There were three Prototypes, coded in order, using Alaric Pugh's nicknames for his apprentices: "Eulalie", "Cynthia" and "Rosemary-Anne". The first,"Eulalie", was not an unqualified success. Cleverly, Pugh had married two Wildebeeste Excalibur Weathermen to a "centrecar". This featured a Cameroonian ebony frame with oriental-style wickerwork cladding. Linkages allowed her to be steered from either, or indeed both, riders' seats or the "centrecar", and the engines were joined by an extension to the right-hand end of the left-hand crankshaft, which was securely affixed to an extension to the left of the right-hand crankshaft, thus ensuring full synchronisation(and a power output, as a "wideline" vertical twin of 3,146cc, that was remarkable). The problem of lubricating the exposed wrought-Geranium bearings woven precisely into the wicker, to support the 3ft 7in crank extension coupling (which did not benefit from the Patent H-P Total Loss Lubemaster System), was solved by issuing the "centrecar" passenger with an oilcan.

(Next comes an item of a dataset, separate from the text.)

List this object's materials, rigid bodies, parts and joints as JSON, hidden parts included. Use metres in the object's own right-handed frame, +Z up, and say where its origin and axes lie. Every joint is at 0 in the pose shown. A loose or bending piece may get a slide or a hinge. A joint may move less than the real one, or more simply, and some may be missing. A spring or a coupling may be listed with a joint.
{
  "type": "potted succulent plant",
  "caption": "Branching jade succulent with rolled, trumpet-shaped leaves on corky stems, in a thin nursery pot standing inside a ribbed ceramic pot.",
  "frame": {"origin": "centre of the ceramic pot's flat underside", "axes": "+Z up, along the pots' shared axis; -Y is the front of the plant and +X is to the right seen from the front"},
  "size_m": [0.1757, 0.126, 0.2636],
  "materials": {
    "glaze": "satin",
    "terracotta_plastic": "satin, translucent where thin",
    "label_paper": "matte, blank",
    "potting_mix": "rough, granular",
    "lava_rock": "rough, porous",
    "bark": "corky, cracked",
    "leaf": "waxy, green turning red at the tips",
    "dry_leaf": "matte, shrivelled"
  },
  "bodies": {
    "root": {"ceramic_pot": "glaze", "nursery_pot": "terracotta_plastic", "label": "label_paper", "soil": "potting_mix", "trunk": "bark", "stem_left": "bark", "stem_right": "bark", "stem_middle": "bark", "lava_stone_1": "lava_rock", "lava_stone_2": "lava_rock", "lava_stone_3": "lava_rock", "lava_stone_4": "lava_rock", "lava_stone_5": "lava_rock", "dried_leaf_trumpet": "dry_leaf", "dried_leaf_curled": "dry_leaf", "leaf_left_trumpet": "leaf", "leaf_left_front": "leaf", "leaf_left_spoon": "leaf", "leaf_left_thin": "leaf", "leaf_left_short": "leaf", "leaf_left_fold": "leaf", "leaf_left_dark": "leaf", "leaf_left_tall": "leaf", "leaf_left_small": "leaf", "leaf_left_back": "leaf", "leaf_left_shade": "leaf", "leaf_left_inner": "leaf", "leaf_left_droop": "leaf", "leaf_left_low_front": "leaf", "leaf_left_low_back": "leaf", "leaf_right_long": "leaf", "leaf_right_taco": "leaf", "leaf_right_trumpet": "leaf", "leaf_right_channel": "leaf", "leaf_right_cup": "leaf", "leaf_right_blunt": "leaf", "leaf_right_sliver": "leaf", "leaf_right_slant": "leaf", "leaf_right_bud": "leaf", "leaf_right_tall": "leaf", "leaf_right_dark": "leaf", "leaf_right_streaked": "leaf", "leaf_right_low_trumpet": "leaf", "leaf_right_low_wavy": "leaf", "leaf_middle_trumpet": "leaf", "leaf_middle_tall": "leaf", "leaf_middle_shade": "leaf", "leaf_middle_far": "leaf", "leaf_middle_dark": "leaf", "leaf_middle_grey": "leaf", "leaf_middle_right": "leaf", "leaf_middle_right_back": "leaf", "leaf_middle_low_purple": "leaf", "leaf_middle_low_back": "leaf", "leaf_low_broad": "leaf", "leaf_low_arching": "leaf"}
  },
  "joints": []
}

The standard 199cc two-stroke Wally Whippet-derived starter motor not being up to the task of turning two mighty engines, the sidecar was fitted with a 798cc four-stroke starter - itself in turn fired up by a trusty 199cc Whippet - which drove directly on the central thrunging sprocket mounted alongside the exposed flywheel on the crankshaft extension. For some reason,Capt. Eric "Killer" Steerforth flatly refused to test the design, which was finally run up to an awesome 28.3 miles per hour by a Scunthorpe thrunging hand deputised for the job: "Simple" McGennitty. He did not survive the unfortunate crank coupling fracture.

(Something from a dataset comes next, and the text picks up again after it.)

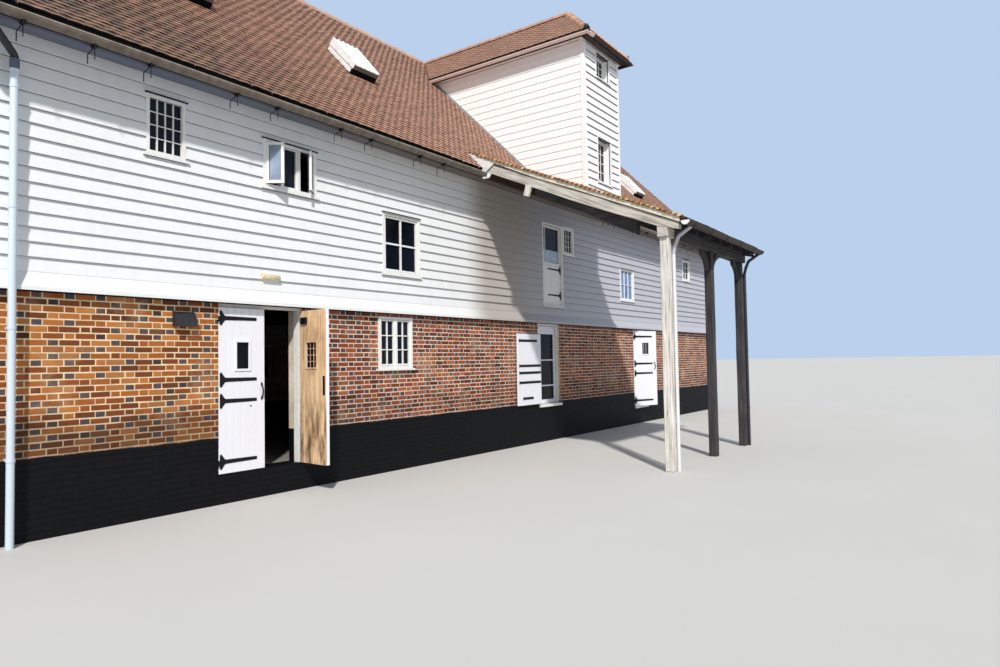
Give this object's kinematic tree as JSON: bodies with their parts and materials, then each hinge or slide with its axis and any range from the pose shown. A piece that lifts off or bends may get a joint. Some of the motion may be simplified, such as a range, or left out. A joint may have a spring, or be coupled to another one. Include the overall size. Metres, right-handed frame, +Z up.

"Cynthia" was a direct evolution from poor "Eulalie". Retaining and improving the inspirational "centrecar" design, but with a slightly sturdier brazed bronze chassis, Alaric housed both the power source and the driven wheel in it, centrally mounted at the rear. Reasoning that such a composite vehicle would require more torque and horsepower than the standard 1,820cc H-P single, he designed a vee-twin, incorporating integral supercharger and 8" open-throat, forged-Eboracum fuel injectors feeding a total of 5,529cc and producing a reported 634 Imperial Horsepower and 1460 stone/yds torque at a steady 43rpm. The engine drove the back wheel directly - with the clog available, there was no need for a gearbox. Instead of a clutch, a manly lever operated a spring-mounted collar, disengaging the drive from the hub. The Wildebeeste rolling chassis gracing either side enjoyed the same intricately-engineered and finished steering linkages as "Eulalie" and were both fitted with the remarkable H-P Patent Pillion Seat ("Designed by Medical Men"). On her first excursion, Steerforth mounted the right-hand chassis, snapped down his goggles and engaged the power, to watch dumb-struck as the "centrecar" broke free from the embrace of the Wildebeeste frames and hurtled down the Measured 3.2 Furlongs, accelerating hard until gyroscopic effect cartwheeled it, at an estimated 176.9mph, through the Thrunging Pit, the Management Offices, the Depot and finally the Sir John Hurley Boys' Club (fortunately only lightly occupied at the time).

After the Coroner's unhelpful remarks, Pugh was forced to concede that" Cynthia" had not been an unalloyed success either and retired to his studio- the "boudoir" - for some months, before emerging with "Rosemary-Anne",which, of course, was to be the prototype for the production Outriggers.

Cleverly inverting the "centrecar" concept, Pugh arrived at the seminal outrigger double-sidecar design. The original specification included a limited seagoing capability, to which end the twin sidecars were proofed with paraffin wax over a clinker-built Nasturtium frame - thus ensuring buoyancy at a slightly increased risk of flammability. "Rosemary-Anne" went through three "Marks". MkI succumbed to sparks from the Pugh-O-Spark Magneto; MkII foundering off Immingham in a Force 8, before "Rosemary-Anne" III was successfully piloted around a demanding 97-mile course, including roads, canals and railway tracks, by Nat Benjamin, who had been light-heartedly manacled to her by that consummate comedian Steerforth. Concept proven, "R-A III" was wheeled into the Frimbling Bay, serviced, and was (until the accidental RAF carpet-bombings of September 16, 17 and 19,1943) a central exhibit in the Sir John Hurley Museum of Motorcycles and Boyhood at the Works. The rest is history.